There is some question as to the number of ships that were owned by United States-based companies and registered and flagged under North Korea. According to the American Central Intelligence Agency’s Fact Book, there were three, but Bill Gertz, in an article published with The Washington Times (June 8, 2006), listed nine ships owned by foreign companies, such as Egypt and Syria, based in Delaware, United States. One of these ships was discovered in March 2006 engaged in smuggling migrants off the coast of Europe. Under sanctions that went into effect in May 2006, the companies were required to cancel their registrations with North Korea and seek new registrations with other countries.

The new threat
With the CSC no longer able to grant registrations and Cambodia and South Korea’s progressively warmer relationship, North Korea has been forced to look elsewhere to register its ships.

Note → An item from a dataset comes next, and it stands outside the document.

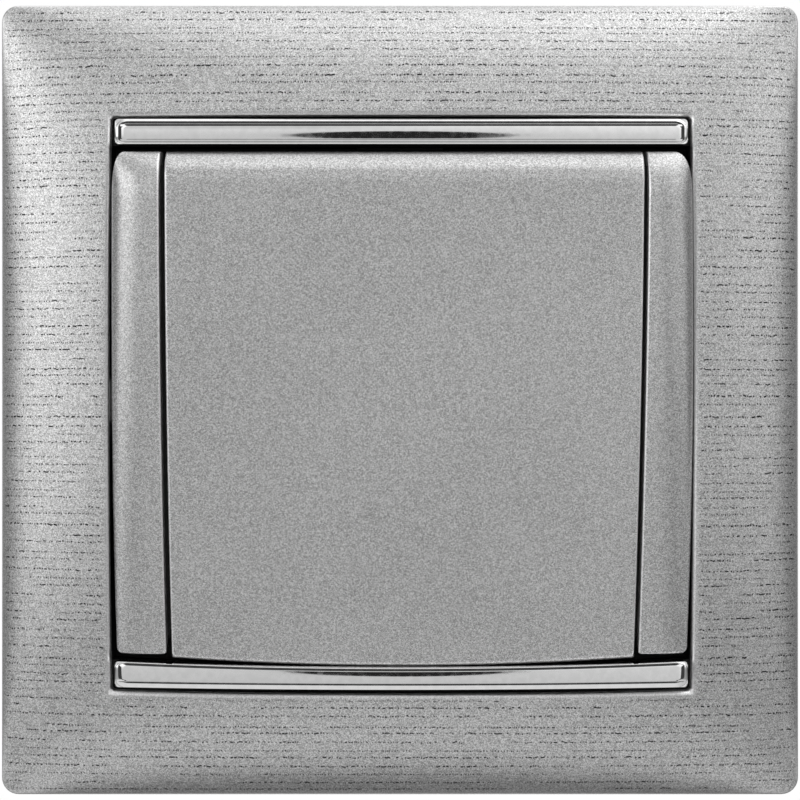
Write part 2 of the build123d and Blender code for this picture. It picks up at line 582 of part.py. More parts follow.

According to The Straits Times, at least 40 nations in the world engage in flags of convenience; many of them willing to flag North Korean ships for a price. North Korea does business with several of them, but a surprising replacement for Cambodia has apparently been found – Mongolia, a land-locked nation.

However, following North Korea’s nuclear test in October of last year, Mongolia’s Ship Registry has urged ships under its flag to abide by the United Nations resolution against North Korea. It is unclear what effect this has had on North Korean ships registered with Mongolia.

In addition to the North Korean threat of nuclear weapons, it has been speculated that North Korea may have the ability to launch modified missiles from its submarines and cargo ships. North Korean-flagged ships would be more susceptible to being stopped and searched by United Nations forces, but ships under FOC might pass unnoticed through surveillance and pose a significant threat to the enemies of the Pyongyang government and to the reputations of the governments which flagged them.